Effectivement, dès l’époque des luttes révolutionnaires, certains écrivains décident de changer et de créer une littérature en accord avec le nouvel horizon ouvert, pour prouver leur solidarité et leur convergence de vue avec l’état culturel du pays. Parmi ces écrivains nous citerons : Nâsser Irâni, Nâder Ebrâhimi, Mahmoud Golâb Dareii, Houshangh Morâdi Kermâni, Mahmoud Kiânoush, etc.

Parmi eux, Houshangh Morâdi Kermâni est à citer à titre particulier, puisqu’il a réussi à créer des œuvres universelles et du goût de tout auditoire, jeune ou plus âgé, des œuvres souvent également connues à l’extérieur du pays.

Kermâni a commencé sa carrière littéraire dans les années 1340 (1961), mais son œuvre ne s’est pleinement développée et n’a atteint sa maturité qu’après la Révolution islamique. Il est aujourd’hui l’un des plus importants auteurs de jeunesse d’Iran.

Ses succès remarquables ont fait que plusieurs de ses œuvres ont été traduites à l’étranger et lui ont valu plusieurs prix littéraires, lors de festivals locaux ou internationaux.

En 1379 (1999), son livre Batcheh-hâye ghâlibâf (Les enfants tisseurs), écrit en 1980, faisait partie des livres candidats du prix Kiriyama Pacific 2000, une première pour un livre iranien.

Couverture de Salâm ey setâreh-hâ de Farhâd Toussi

Dans la même période, une autre génération d’écrivains iraniens est également apparue sur la scène littéraire qui, à son tour, a entrepris de promouvoir une littérature de jeunesse adaptée aux besoins des enfants et adolescents. Cette nouvelle génération, mûrie durant la Révolution et la guerre qui l’a suivie, est quelque peu différente de la précédente et a réussi à porter la nouvelle littérature à des sommets nouveaux. On peut citer parmi eux : Seyyed Mahdi Shodjâ’i, Ebrâhim Hassanbeygi, Dârioush Abedi, Mahmoud Mirkiâni, Hossein Fattâhi, Djamshid Sepâhi, Rezâ Râhgozar (ce dernier commença à écrire avant la Révolution, mais il fait partie des écrivains engagés et courageux de son temps, qui a beaucoup fait pour la littérature de jeunesses), Hamid Gerogân, Mahdi Hadjvâni, Amir Hossein Fardi, Mohammad Rezâ Kâteb, Mahdi Morâd Hâssel, Mohammad Mohammadi, Samirâ Aslânpour, Maryam Djamshidpour et Faribâ Kalhor.

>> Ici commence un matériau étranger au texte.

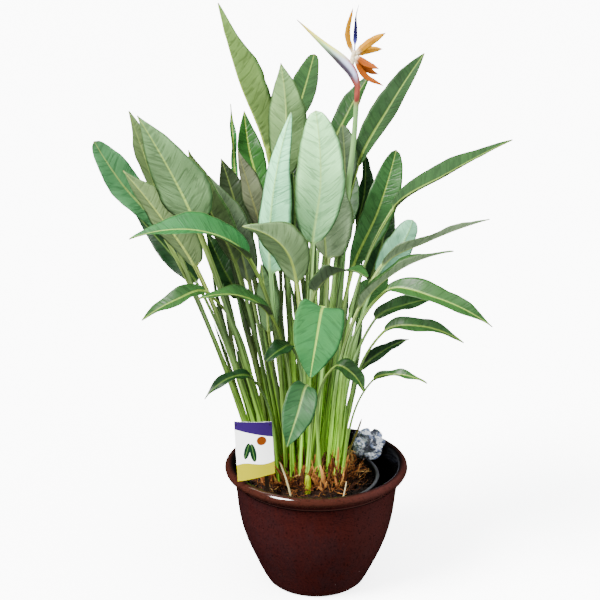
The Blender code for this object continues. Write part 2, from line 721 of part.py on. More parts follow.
def make_leaf(name, item, foot, bulge, index, finish):
    large = item["width"] >= LARGE_LEAF_WIDTH
    blade = LARGE_BLADE_STEPS if large else SMALL_BLADE_STEPS
    rings = leaf_rings(item, foot, bulge, STEM_STEPS, blade, 2.4 * index)
    # Both sides of the blade are cut alike, from the edge to the next ring's middle, so they never cross.
    points, faces = loft(rings, split_from=(0, 2, 3, 7))
    return new_object(name, points, faces, finish)


def socket_cutter(item, foot, bulge):
    """A plain hexagonal hole that the sunk end of a stem stands in."""
    low, high = stem_line(item, (0.0, 0.04), foot, bulge)
    return socket(low, high, stem_radii(item)[0])


def needle(base, tip, radius):
    """A three-sided spike with a blunt end, for a root, a fibre or a dry sheath."""
    axis = unit(np.subtract(tip, base))
    side = unit(np.cross(axis, (0.31, 0.22, 0.92)))
    other = np.cross(axis, side)
    angles = [0, 2 * math.pi / 3, 4 * math.pi / 3]
    rings = []
    for centre, wide in ((np.array(base), radius), (np.array(tip), 0.3 * radius)):
        rings.append([centre + wide * (side * math.cos(a) + other * math.sin(a)) for a in angles])
    return new_object("fibre", *loft(np.array(rings)))


def make_crown(finish, leaves, feet, bulges):
    """A low dome of matted root tops, with fibres fused to it and a hole for each stem."""
    rings, segments = [], 24
    for share, low in ((1.0, True), (1.0, False), (0.86, False), (0.55, False), (0.22, False)):
        row = []
        for k in range(segments):
            x, y = crown_place(2 * math.pi * k / segments, share)
            bumps = 0.002 * math.sin(90 * x) * math.cos(70 * y)
            row.append((x, y, CROWN_BOTTOM if low else float(crown_height(x, y)) + bumps))
        rings.append(row)
    crown = new_object("root_crown", *loft(np.array(rings)), finish)
    shares = np.linspace(0, 0.3, 12)
    stems = np.array([stem_line(item, shares, feet[i], bulges[i]) for i, item in enumerate(leaves.values())])
    stake = np.array(STAKE_FOOT) + np.linspace(0, 1, 24)[:, None] * np.subtract(STAKE_TOP, STAKE_FOOT)
    stems = np.vstack((stems.reshape(-1, 3), stalk_line(np.linspace(0, 0.3, 12)), stake))
    draw = np.random.default_rng(7)
    fibres = []
    while len(fibres) < FIBRES:
        angle = draw.uniform(0, 2 * math.pi)
        x, y = crown_place(angle, draw.uniform(0.72, 0.97))
        z = float(crown_height(x, y))
        heading = angle + draw.uniform(-1.1, 1.1)
        slope = draw.uniform(0.25, 1.35)
        length = draw.uniform(0.016, 0.040)
        level = math.cos(slope)
        way = np.array((math.cos(heading) * level, math.sin(heading) * level, math.sin(slope)))
        base, tip = np.array((x, y, z - 0.005)), np.array((x, y, z)) + way * length
        steps = base + np.linspace(0, 1, 9)[:, None] * (tip - base)
        near = np.sqrt(((steps[:, None, :] - stems[None]) ** 2).sum(axis=2)).min()
        pot = np.hypot(tip[0] - NURSERY_CENTRE[0], tip[1] - NURSERY_CENTRE[1])
        if near < FIBRE_ROOM or pot > NURSERY_TOP_RADIUS - 0.006:
            continue
        fibres.append(needle(base, tip, draw.uniform(0.0012, 0.0024)))
    boolean(crown, fibres, "UNION")
    sockets = [socket_cutter(item, feet[i], bulges[i]) for i, item in enumerate(leaves.values())]
    return boolean(crown, [*sockets, stalk_socket()])


def smooth_path(points, shares):
    """Catmull-Rom curve through the points, at the given shares of its length."""
    points = np.array(points, float)
    padded = np.vstack((2 * points[0] - points[1], points, 2 * points[-1] - points[-2]))
    at = np.clip(np.asarray(shares) * (len(points) - 1), 0, len(points) - 1 - 1e-9)
    i = at.astype(int)
    t = (at - i)[:, None]
    a, b, c, d = padded[i], padded[i + 1], padded[i + 2], padded[i + 3]
    return 0.5 * (2 * b + (c - a) * t + (2 * a - 5 * b + 4 * c - d) * t**2 + (3 * b - a - 3 * c + d) * t**3)


def oval_rings(centres, normal, widths, heights, corners):
    """Rings of an oval section along a line. normal gives the direction of the heights."""
    tangents, normals = transport(centres, 0, normal)
    sides = np.cross(tangents, normals)
    angles = 2 * math.pi * np.arange(corners) / corners
    across = np.cos(angles)[None, :, None] * np.asarray(widths)[:, None, None] * sides[:, None, :]
    up = np.sin(angles)[None, :, None] * np.asarray(heights)[:, None, None] * normals[:, None, :]
    return centres[:, None, :] + across + up


def stalk_line(shares):
    return smooth_path(STALK_PATH, shares)


def stalk_socket():
    low, high = stalk_line((0.0, 0.06))
    return socket(low, high, STALK_RADIUS * STALK_FLARE)


def straight_rod(name, start, end, radius, corners):
    sizes = (radius, radius)
    rings = oval_rings(np.array((start, end)), (0, 1, 0), sizes, sizes, corners)
    return new_object(name, *loft(rings))


def socket(low, high, stem):
    """A six-sided cutter along the first stretch of a stem, a little wider than the stem itself."""
    axis = unit(high - low)
    radius = (stem + 1.5 * GAP) / math.cos(math.pi / 6)
    return straight_rod("socket", low - axis * GAP, low + axis * 0.05, radius, 6)


def make_flower_stalk(finish):
    """The round stalk with its beaked bract, grown as one piece, and a socket for the bloom."""
    shares = np.linspace(0, 1, 13)
    centres = stalk_line(shares)
    radii = STALK_RADIUS * (STALK_FLARE - 0.3 * shares)
    stalk = new_object("flower_stalk", *loft(oval_rings(centres, (0, 1, 0), radii, radii, 8)), finish)
    shares = np.linspace(0, 1, 10)
    line = smooth_path(BRACT_PATH, shares)
    steps = np.linspace(0, 1, len(BRACT_PATH))
    heights, widths = np.interp(shares, steps, BRACT_HEIGHTS), np.interp(shares, steps, BRACT_WIDTHS)
    line = np.vstack((centres[-2] * 0.4 + centres[-1] * 0.6, line))
    heights, widths = np.insert(heights, 0, 0.003), np.insert(widths, 0, 0.003)
    bract = new_object("bract", *loft(oval_rings(line, (1, 0, 0), widths, heights, 10)))
    boolean(stalk, [bract], "UNION")
    return boolean(stalk, [bloom_stem(BLOOM_RADIUS + GAP, GAP, 0.03)])


def bloom_stem(radius, deeper, longer):
    low, high = np.array(BLOOM_BASE), np.array(BLOOM_TOP)
    axis = unit(high - low)
    return straight_rod("bloom_stem", low - axis * deeper, high + axis * longer, radius, 10)


def make_sepals(finish):
    """Pointed orange sepals that spread from one short base in the bract."""
    sepals = bloom_stem(BLOOM_RADIUS, 0.0, 0.0)
    sepals.name = "flower_sepals"
    sepals.data.materials.append(finish)
    root = np.array(BLOOM_BASE) * 0.35 + np.array(BLOOM_TOP) * 0.65
    blades = []
    for part in SEPALS:
        tip = np.array(part["tip"])
        middle = (root + tip) / 2 + np.array(part["bow"])
        line = smooth_path((root, middle, tip), (0.0, 0.25, 0.5, 0.75, 1.0))
        widths = part["width"] / 2 * np.array((0.30, 0.85, 1.0, 0.75, 0.06))
        heights = np.array((0.0022, 0.0023, 0.0020, 0.0016, 0.0006))
        rings = oval_rings(line, (0.1, -1.0, 0.25), widths, heights, 6)
        blades.append(new_object("sepal", *loft(rings)))
    boolean(sepals, blades, "UNION")
    return boolean(sepals, [tongue_body("tongue_socket", 1.5 * GAP)])


def tongue_body(name, grow):
    shares = np.linspace(0, 1, 9)
    line = smooth_path(TONGUE_PATH, shares)
    widths = np.interp(shares, np.linspace(0, 1, 5), TONGUE_WIDTHS) + grow
    heights = np.interp(shares, (0, 1), (0.0018, 0.0008)) + grow
    line[0] -= unit(line[1] - line[0]) * grow
    return new_object(name, *loft(oval_rings(line, (0, 1, 0), widths, heights, 6)))


def make_tongue(finish):
    """The blue arrow: a slim shaft, a pair of lobes drawn as one wide section, and a thread at its tip."""
    tongue = tongue_body("flower_tongue", 0.0)
    tongue.data.materials.append(finish)
    return tongue


def make_stake(name, grow):
    low, high = np.array(STAKE_FOOT), np.array(STAKE_TOP)
    axis = unit(high - low)
    side = unit(np.cross(axis, (0, 1, 0)))
    front = np.cross(side, axis)
    half, thick = STAKE_WIDTH / 2 + grow, STAKE_THICKNESS / 2 + grow
    bottom, point = low - axis * grow, low + axis * 0.02
    rows = []
    corners = ((-1, -1), (1, -1), (1, 1), (-1, 1))
    for centre, narrow in ((bottom, 0.3), (point, 1.0), (high, 1.0)):
        rows.append([centre + side * half * narrow * a + front * thick * b for a, b in corners])
    return new_object(name, *loft(np.array(rows)))


def make_care_tag(finish):
    """A slightly bowed card, its lower edge cut at a slant, on a stake that stands in the soil."""
    top_left, top_right, low_right, low_left = (np.array(c) for c in CARD_CORNERS)
    columns = 6
    rows = []
    for k in range(columns + 1):
        share = k / columns
        bow = np.array((0, -0.004 * math.sin(math.pi * share), 0))
        high = top_left + (top_right - top_left) * share + bow
        low = low_left + (low_right - low_left) * share + bow
        back = np.array((0, CARD_THICKNESS, 0))
        rows.append([low, high, high + back, low + back])
    tag = new_object("care_tag", *loft(np.array(rows)), finish, smooth=False)
    return boolean(tag, [make_stake("stake", 0.0)], "UNION")


def make_packing_wad(finish):
    """A crumpled ball of film, squeezed into the gap between the two pots."""
    work = bmesh.new()
    bmesh.ops.create_icosphere(work, subdivisions=3, radius=1.0)
    centre = Vector(WAD_CENTRE)
    for vertex in work.verts:
        d = vertex.co.normalized()
        crease = abs(math.sin(5.1 * d.x + 3.7 * d.y * d.z)) + abs(math.sin(6.3 * d.y - 4.1 * d.z * d.x + 1.0))
        ridge = abs(math.sin(7.7 * d.z + 2.9 * d.x + 0.4))
        vertex.co = centre + d * WAD_RADIUS * (0.84 + 0.10 * crease + 0.07 * ridge)
    mesh = bpy.data.meshes.new("packing_wad")
    work.to_mesh(mesh)
    work.free()
    wad = bpy.data.objects.new("packing_wad", mesh)
    bpy.context.scene.collection.objects.link(wad)
    mesh.materials.append(finish)
    mesh.shade_smooth()
    pots = [lathe("pot", cover_profile(2 * GAP), POT_SEGMENTS, None)]
    pots.append(lathe("nursery", nursery_profile(2 * GAP), POT_SEGMENTS, None, NURSERY_CENTRE))
    return boolean(wad, pots)


def build():
    clear_scene()
    make_cover_pot(material("oxblood_glaze", (0.085, 0.022, 0.018), 0.16))
    make_nursery_pot(material("black_plastic", (0.012, 0.012, 0.014), 0.35))
    make_soil(material("potting_soil", (0.020, 0.014, 0.010), 0.95))
    feet, bulges = spread_stems(LEAVES)
    make_crown(material("root_fibre", (0.230, 0.100, 0.038), 0.90), LEAVES, feet, bulges)
    green = material("leaf_green", (0.090, 0.230, 0.075), 0.40)
    for index, (name, item) in enumerate(LEAVES.items()):
        make_leaf(name, item, feet[index], bulges[index], index, green)
    make_flower_stalk(material("flower_stalk_green", (0.250, 0.400, 0.180), 0.45))
    make_sepals(material("sepal_orange", (0.900, 0.230, 0.020), 0.45))
    make_tongue(material("tongue_blue", (0.045, 0.055, 0.300), 0.45))
    make_care_tag(material("tag_card", (0.850, 0.850, 0.800), 0.40))
    make_packing_wad(material("clear_film", (0.700, 0.720, 0.800), 0.12, transmission=0.4))


build()
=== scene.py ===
import math
import bmesh
import bpy
import numpy as np
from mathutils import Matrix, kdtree


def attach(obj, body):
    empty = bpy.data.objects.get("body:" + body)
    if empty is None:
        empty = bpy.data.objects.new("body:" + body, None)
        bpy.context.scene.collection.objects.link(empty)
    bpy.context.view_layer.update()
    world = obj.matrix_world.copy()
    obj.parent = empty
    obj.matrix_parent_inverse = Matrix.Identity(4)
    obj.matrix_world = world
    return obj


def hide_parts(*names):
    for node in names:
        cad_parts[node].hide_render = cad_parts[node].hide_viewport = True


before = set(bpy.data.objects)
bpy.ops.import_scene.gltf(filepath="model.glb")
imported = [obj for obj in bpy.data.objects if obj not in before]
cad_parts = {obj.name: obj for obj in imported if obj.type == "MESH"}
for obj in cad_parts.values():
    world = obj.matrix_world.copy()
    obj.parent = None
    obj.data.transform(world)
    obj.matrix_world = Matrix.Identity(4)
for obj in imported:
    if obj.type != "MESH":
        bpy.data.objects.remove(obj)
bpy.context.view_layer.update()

print("frame loaded:", len(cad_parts), "nodes")


def unit(v):  # each vector divided by its length
    v = np.asarray(v, float)
    return v / np.maximum(np.linalg.norm(v, axis=-1, keepdims=True), 1e-12)


def easeStep(x, low, high):  # 3t^2 - 2t^3, where t runs from 0 at low to 1 at high
    t = np.clip((x - low) / (high - low), 0, 1)
    return t * t * (3 - 2 * t)


def joined(*grids):  # grids side by side as the last axis; a number or a single row is repeated
    return np.stack(np.broadcast_arrays(*grids), axis=-1)


def roundAngles(count):
    return 2 * math.pi * np.arange(count) / count


def hermite(start, end, leave, arrive, t):
    # cubic between two places: each end direction is scaled by the distance between them
    t = np.asarray(t)[:, None]
    reach = np.linalg.norm(np.subtract(end, start))
    return ((2 * t**3 - 3 * t**2 + 1) * start + (t**3 - 2 * t**2 + t) * leave * reach
            + (3 * t**2 - 2 * t**3) * end + (t**3 - t**2) * arrive * reach)


def smoothPath(points, t):
    # Catmull-Rom: in each stretch a cubic through four neighbouring points
    points = np.array(points, float)
    p = np.vstack((2 * points[0] - points[1], points, 2 * points[-1] - points[-2]))
    at = np.clip(np.asarray(t) * (len(points) - 1), 0, len(points) - 1 - 1e-9)
    i = at.astype(int)
    s = (at - i)[:, None]
    a, b, c, d = p[i], p[i + 1], p[i + 2], p[i + 3]
    return 0.5 * (2 * b + (c - a) * s + (2 * a - 5 * b + 4 * c - d) * s**2 + (3 * b - a - 3 * c + d) * s**3)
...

Avant de présenter quelques œuvres de jeunesse d’avant ou d’après la Révolution, il convient de préciser que cette catégorie de littérature a connu une évolution profonde dans les années précédant la chute du régime du Shâh.

Les messages comme la liberté, la morale, l’unité et la solidarité, l’unité de verbe et d’action, le renforcement de l’espoir, l’invitation à l’amour et l’affection, la persévérance religieuse, le refus des attitudes vulgaires, le rejet des conduites incitatrices des passions matérielles et menant aux dérives mentales et comportementales, font partie des grands thèmes abordés.

Cette littérature tente également d’enseigner le discernement et le sens de la réflexion à la jeunesse du pays.

Couverture de Bâgh-e vahsh-e kâghazi de Hamid Gerogân

Les spécialistes littéraires reconnaissent les particularités suivantes pour cette catégorie de la littérature iranienne :

1. La naissance d’une littérature spécialisée et conforme aux besoins des enfants et de la jeunesse issus de la génération révolutionnaire.

2. La croissance et l’amélioration qualitative et quantitative des œuvres littéraires.

3. L’amélioration et la spiritualisation des visions, valeurs et perspectives appliquées par les ouvrages littéraires de jeunesse.

4. Le réalisme accru des œuvres destinées à la jeunesse.

5. La variété thématique.

6. La croissance quantitative des œuvres rédigées par rapport aux œuvres traduites.

7. L’abondance des récits et nouvelles littéraires avec des contenus religieux et moraux, ainsi que la croissance de la reproduction littéraire.

8. Le développement des thèmes culturels parallèlement à l’extension éducative à l’aide d’enseignements pédagogiques.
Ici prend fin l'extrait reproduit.